# Exercise brief:
Of the material below, the lines to be retyped are those from the line containing "path = root" through the line containing "bpy.context.view_layer.update()", inclusive; reproduce them exactly.

# Information supplied:
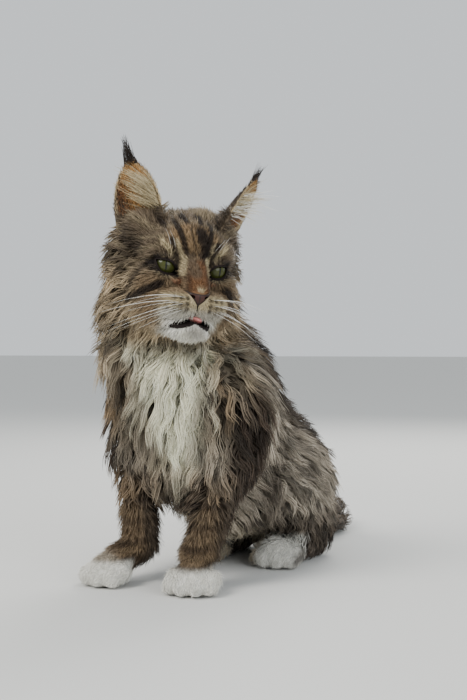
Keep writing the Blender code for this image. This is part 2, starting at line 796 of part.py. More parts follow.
def eye(side):
    """The front two thirds of the eyeball; the cut back lies hidden in the socket."""
    middle, look, out, up = eye_frame(side)
    ball = ball_object("eye", middle, np.full(3, EYE_RADIUS), axes=(out, up, look))
    shape = bmesh.new()
    shape.from_mesh(ball.data)
    everything = shape.verts[:] + shape.edges[:] + shape.faces[:]
    back = Vector(middle - look * EYE_RADIUS * 0.3)
    cut = bmesh.ops.bisect_plane(shape, geom=everything, plane_co=back, plane_no=Vector(-look), clear_outer=True)
    bmesh.ops.contextual_create(shape, geom=[g for g in cut["geom_cut"] if isinstance(g, bmesh.types.BMEdge)])
    bmesh.ops.recalc_face_normals(shape, faces=shape.faces)
    shape.to_mesh(ball.data)
    shape.free()
    return ball


def face_front(left, up):
    """How far forward the plain face lies at a place given sideways and up."""
    forward = 0.100
    for _ in range(60):
        forward -= 0.9 * float(distance(on_head(forward, left, up)[None], CORE_REACH)[0])
    return forward


# Half of the mouth's opening, from the middle to the corner: sideways, upper edge, lower edge
MOUTH_EDGE = [
    (0.000, -0.0468, -0.0555),
    (0.008, -0.0490, -0.0595),
    (0.016, -0.0532, -0.0620),
    (0.024, -0.0580, -0.0605),
]


def mouth_opening():
    """Crescent under the upper lip; the cut is slanted and ends inside the head."""
    outline = [(side * s, top) for side, s, top in [(-1, s, top) for s, top, _ in MOUTH_EDGE[::-1]]]
    outline += [(s, top) for s, top, _ in MOUTH_EDGE[1:]]
    outline += [(s, low) for s, _, low in MOUTH_EDGE[::-1]]
    outline += [(-s, low) for s, _, low in MOUTH_EDGE[1:]]
    lip = face_front(0.0, -0.050)

    def near(left, up):
        return on_head(lip - MOUTH_DEPTH - 0.3 * abs(left), left * 0.8, up * 0.3 - 0.036)

    def far(left, up):
        return on_head(lip + 0.012, left, up)

    return prism("mouth", outline, near, far)


def philtrum():
    """Thin upright groove from the nose to the upper lip."""
    outline = [(-0.0007, -0.0372), (0.0007, -0.0372), (0.0007, -0.0480), (-0.0007, -0.0480)]
    valley = face_front(0.0, -0.043)
    return prism(
        "philtrum",
        outline,
        lambda left, up: on_head(valley - 0.0015, left * 0.3, up),
        lambda left, up: on_head(valley + 0.020, left * 1.5, up),
    )


def tongue():
    """Tip of the tongue, resting just under the upper lip, a little to the left of the middle."""
    lip = face_front(0.0, -0.050)
    tip = on_head(lip - 0.0015, 0.0035, -0.0515)
    droop = math.radians(14.0)
    axes = np.array([[1, 0, 0], [0, math.cos(droop), -math.sin(droop)], [0, math.sin(droop), math.cos(droop)]]) @ HEAD
    return ball_object("tongue", tip - HEAD[0] * 0.010, (0.0130, 0.0072, 0.0034), axes=axes, segments=12, rings=8)


NOSE_TOP, NOSE_POINT, NOSE_HALF_WIDTH, NOSE_BACK = -0.0258, -0.0385, 0.0120, 0.060


def nose_planes():
    """The leather is a wedge with a flat top edge and two sides that meet below."""
    planes = [
        (on_head(0.075, 0, NOSE_TOP), np.array([-0.35, 0, -1.0]) @ HEAD),
        (on_head(NOSE_BACK, 0, 0), HEAD[0]),
    ]
    for side in (1, -1):
        slope = np.array([0.0, -side * (NOSE_TOP - NOSE_POINT), NOSE_HALF_WIDTH]) @ HEAD
        planes.append((on_head(0.070, 0, NOSE_POINT), slope))
    return [plane(point, towards) for point, towards in planes]


def face(head):
    """Adds the lids and cuts the sockets, mouth, nose and nostrils; returns the small nodes of the face."""
    nodes = {}
    made = [lids(side) for side in (1, -1)]
    combine(head, [lid for lid, _, _ in made], "UNION")
    combine(head, [opening for _, _, opening in made], "DIFFERENCE")
    combine(head, [socket for _, socket, _ in made], "DIFFERENCE")
    nodes["nose"] = copy_of(head, "nose")
    combine(nodes["nose"], [region("nose_block", nose_planes())], "INTERSECT")
    combine(head, [region("nose_gap", nose_planes(), CUT)], "DIFFERENCE")
    pits = []
    for side in (1, -1):
        pit = on_head(0.0750, 0.0074 * side, -0.0300)
        axes = np.array([[0.8, 0.6 * side, 0.0], [-0.6 * side, 0.8, 0.0], [0.0, 0.0, 1.0]]) @ HEAD
        pits.append(ball_object("nostril", pit, NOSTRIL, axes=axes, segments=10, rings=6))
    combine(nodes["nose"], pits, "DIFFERENCE")
    combine(head, [mouth_opening()], "DIFFERENCE")
    combine(head, [philtrum()], "DIFFERENCE")
    nodes["tongue"] = tongue()
    combine(head, [grown(nodes["tongue"], CUT)], "DIFFERENCE")
    for side, word in ((1, "left"), (-1, "right")):
        nodes["eye_" + word] = eye(side)
        nodes["eye_" + word].name = "eye_" + word
    return nodes


# Middle of the root, tip and end of the tuft of each ear, in the head's directions, the way that it opens and
# how far the pale furnishings reach across it
EARS = {
    1: {
        "root": (0.000, 0.0540, 0.050),
        "tip": (-0.006, 0.0800, 0.104),
        "tuft": (-0.010, 0.0865, 0.122),
        "opens": 60.0,
        "furnishings": 0.040,
    },
    -1: {
        "root": (0.002, -0.0485, 0.048),
        "tip": (-0.014, -0.0590, 0.1045),
        "tuft": (-0.020, -0.0690, 0.132),
        "opens": 38.0,
        "furnishings": 0.026,
    },
}
EAR_HALF_WIDTH = 0.0265
EAR_CUP = 0.015
EAR_THICKNESS = 0.0026
EAR_ROWS = np.array([-0.30, -0.10, 0.10, 0.30, 0.48, 0.64, 0.78, 0.89, 0.96, 0.99])
EAR_COLUMNS = np.linspace(-1.0, 1.0, 7)


def ear_frame(side):
    """Root, axis with the ear's length, outward direction across it and the direction that it opens to."""
    root, tip = on_head(*EARS[side]["root"]), on_head(*EARS[side]["tip"])
    axis = tip - root
    opens = math.radians(EARS[side]["opens"])
    facing = np.array([math.cos(opens), math.sin(opens) * side, 0.0]) @ HEAD
    facing = unit(facing - unit(axis) * (facing @ unit(axis)))
    return root, axis, np.cross(unit(axis), facing) * side, facing


def ear_point(frame, rise, across, back=0.0):
    """A place on the ear's cup, rise along its length and across it, moved back by part of its thickness."""
    root, axis, outward_way, facing = frame
    width = EAR_HALF_WIDTH * max(1.0 - max(rise, 0.0) ** 2.2, 0.0) ** 0.6
    cup = EAR_CUP * (1.0 - 0.75 * max(rise, 0.0)) * (width / EAR_HALF_WIDTH)
    bend = 1.0 - across**2
    thick = back * EAR_THICKNESS * (0.45 + 0.55 * bend)
    return root + axis * rise + outward_way * width * across - facing * (cup * bend + thick)


def ear(side, head):
    """A cupped leaf with a thin rim, rooted in the skull and cut off 0.3 mm above it."""
    frame = ear_frame(side)
    shape = bmesh.new()
    grids = []
    for back in (0.0, 1.0):
        grids.append([[shape.verts.new(ear_point(frame, r, a, back)) for a in EAR_COLUMNS] for r in EAR_ROWS])
    rows, columns = len(EAR_ROWS), len(EAR_COLUMNS)
    for grid in grids:
        for i in range(rows - 1):
            for k in range(columns - 1):
                shape.faces.new((grid[i][k], grid[i][k + 1], grid[i + 1][k + 1], grid[i + 1][k]))
    rim = [(i, 0) for i in range(rows)] + [(rows - 1, k) for k in range(1, columns)]
    rim += [(i, columns - 1) for i in range(rows - 2, -1, -1)] + [(0, k) for k in range(columns - 2, 0, -1)]
    for here, there in zip(rim, rim[1:] + rim[:1]):
        front, behind = ([grid[i][k] for i, k in (here, there)] for grid in grids)
        shape.faces.new((front[0], front[1], behind[1], behind[0]))
    bmesh.ops.recalc_face_normals(shape, faces=shape.faces)
    mesh = bpy.data.meshes.new("ear")
    shape.to_mesh(mesh)
    shape.free()
    made = link("ear", mesh)
    # The exact solver leaves faces shared by three sides where locks cross
    combine(made, ear_locks(side, frame), "UNION", "MANIFOLD")
    combine(made, [grown(head, CUT)], "DIFFERENCE", "MANIFOLD")
    return largest_piece(made)


def ear_locks(side, frame):
    """The brush of black hairs on the rounded top and the pale furnishings that cross the opening."""
    axis, outward_way, facing = frame[1:]
    end = on_head(*EARS[side]["tuft"])
    locks = []
    for share in (-0.9, 0.0, 0.9):
        root = ear_point(frame, 0.88 - 0.05 * abs(share), 0.45 * share, 0.5)
        tip = end - (end - root) * 0.24 * abs(share) + outward_way * 0.0035 * share
        locks.append(strand(root, tip, facing, 0.0038, 0.0022, axis * 0.05))
    for k, rise in enumerate((0.08, 0.28)):
        root = ear_point(frame, rise, -0.35 + 0.15 * k, 0.5)
        tip = root + outward_way * (EARS[side]["furnishings"] - 0.004 * k) + axis * 0.34 + facing * 0.018
        locks.append(strand(root, tip, facing, 0.0055, 0.0024, facing * 0.012))
    return locks


def strand(root, tip, facing, half, thick, bow):
    """One flat lock from a root to a tip, bowed to one side half way."""
    shares = np.linspace(0.0, 1.0, 5)[:, None]
    path = root + (tip - root) * shares + bow * 4 * shares * (1 - shares)
    up = unit(facing - unit(tip - root) * (facing @ unit(tip - root)))
    across = unit(np.cross(up, tip - root))
    taper = np.array(LOCK_TAPER)
    return lock_mesh(path, [across] * 4, [up] * 4, half * taper, thick * taper)


def main():
    for old in list(bpy.data.objects):
        bpy.data.objects.remove(old)
    body = blended_body(CORE_REACH)
    nodes = part_body(body)
    small = face(nodes["head"])
    for name in nodes:
        grow_locks(nodes[name], name)
    nodes["ear_left"] = ear(1, nodes["head"])
    nodes["ear_right"] = ear(-1, nodes["head"])
    nodes.update(small)
    for name, node in nodes.items():
        node.name = name
        dress(node, look_of(name))


main()
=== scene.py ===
# %% [markdown]
# # A sitting long-haired cat
# This lesson dresses the solid model of a sitting tabby-and-white cat. One skin stands in for all the
# nodes of flesh. Over it lie many thousand thin blades of hair, made as real mesh, so that the coat can be
# exported and seen from any side. The solids fix the size and the pose, and the same short list of
# muscle masses that shaped them shapes the skin here.

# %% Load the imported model
import math
from itertools import chain, product

import bmesh
import bpy
import numpy as np
from mathutils import Matrix, Vector
from mathutils.kdtree import KDTree


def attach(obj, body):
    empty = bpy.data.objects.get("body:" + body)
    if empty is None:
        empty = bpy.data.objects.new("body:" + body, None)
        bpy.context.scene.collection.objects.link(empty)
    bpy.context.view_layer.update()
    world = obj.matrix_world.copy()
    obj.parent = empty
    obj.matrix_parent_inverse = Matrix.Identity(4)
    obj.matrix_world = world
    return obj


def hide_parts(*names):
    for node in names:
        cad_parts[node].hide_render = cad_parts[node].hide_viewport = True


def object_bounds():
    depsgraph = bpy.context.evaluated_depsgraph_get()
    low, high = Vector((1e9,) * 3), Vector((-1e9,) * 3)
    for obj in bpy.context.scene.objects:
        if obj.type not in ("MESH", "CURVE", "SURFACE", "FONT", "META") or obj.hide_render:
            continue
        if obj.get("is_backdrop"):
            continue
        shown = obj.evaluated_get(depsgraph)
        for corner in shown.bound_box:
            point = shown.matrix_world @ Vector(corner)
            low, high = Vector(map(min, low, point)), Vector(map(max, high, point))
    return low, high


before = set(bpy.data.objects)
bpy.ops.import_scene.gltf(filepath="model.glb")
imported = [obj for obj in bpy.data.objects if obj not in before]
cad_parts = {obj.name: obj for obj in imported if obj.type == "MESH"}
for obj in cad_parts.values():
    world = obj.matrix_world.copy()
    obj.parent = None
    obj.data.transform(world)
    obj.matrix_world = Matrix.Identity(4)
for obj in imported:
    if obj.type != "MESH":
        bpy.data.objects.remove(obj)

CAD_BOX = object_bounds()
print("solid model, lowest and highest corners:", CAD_BOX)

# %% [markdown]
# ## Camera, floor and light
# The photograph was taken from about the height of the cat's chest, with a slightly long lens. A level
# camera keeps the upright lines upright. Three broad, soft lights and a pale floor show the coat's relief
# without hard shadows: a large one high on the left, a weaker one on the right and one behind for the rim.

# %% Camera
CAMERA_AT = (0.6496, -1.3054, 0.247)
CAMERA_TURN = 29.0
LENS = 60.0

camera = bpy.data.objects.new("camera", bpy.data.cameras.new("camera"))
camera.data.lens = LENS
camera.data.sensor_width = 36.0
camera.location = CAMERA_AT
camera.rotation_euler = (math.radians(90), 0.0, math.radians(CAMERA_TURN))
bpy.context.scene.collection.objects.link(camera)
bpy.context.scene.camera = camera
print("camera stands", round(math.dist(CAMERA_AT, (0, -0.2, 0.247)), 2), "m away")

# %% Floor
def link(name, mesh):
    thing = bpy.data.objects.new(name, mesh)
    bpy.context.scene.collection.objects.link(thing)
    return thing


def from_shape(name, shape):
    """A new object in the scene with the faces of a bmesh."""
    mesh = bpy.data.meshes.new(name)
    shape.to_mesh(mesh)
    shape.free()
    return link(name, mesh)


def plain_material(name, colour, roughness):
    made = bpy.data.materials.new(name)
    made.use_nodes = True
    shader = made.node_tree.nodes["Principled BSDF"]
    shader.inputs["Base Color"].default_value = (*colour, 1.0)
    shader.inputs["Roughness"].default_value = roughness
    return made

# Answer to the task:
    path = root + (tip - root) * shares + bow * 4 * shares * (1 - shares)
    up = unit(facing - unit(tip - root) * (facing @ unit(tip - root)))
    across = unit(np.cross(up, tip - root))
    taper = np.array(LOCK_TAPER)
    return lock_mesh(path, [across] * 4, [up] * 4, half * taper, thick * taper)


def main():
    for old in list(bpy.data.objects):
        bpy.data.objects.remove(old)
    body = blended_body(CORE_REACH)
    nodes = part_body(body)
    small = face(nodes["head"])
    for name in nodes:
        grow_locks(nodes[name], name)
    nodes["ear_left"] = ear(1, nodes["head"])
    nodes["ear_right"] = ear(-1, nodes["head"])
    nodes.update(small)
    for name, node in nodes.items():
        node.name = name
        dress(node, look_of(name))


main()
=== scene.py ===
# %% [markdown]
# # A sitting long-haired cat
# This lesson dresses the solid model of a sitting tabby-and-white cat. One skin stands in for all the
# nodes of flesh. Over it lie many thousand thin blades of hair, made as real mesh, so that the coat can be
# exported and seen from any side. The solids fix the size and the pose, and the same short list of
# muscle masses that shaped them shapes the skin here.

# %% Load the imported model
import math
from itertools import chain, product

import bmesh
import bpy
import numpy as np
from mathutils import Matrix, Vector
from mathutils.kdtree import KDTree


def attach(obj, body):
    empty = bpy.data.objects.get("body:" + body)
    if empty is None:
        empty = bpy.data.objects.new("body:" + body, None)
        bpy.context.scene.collection.objects.link(empty)
    bpy.context.view_layer.update()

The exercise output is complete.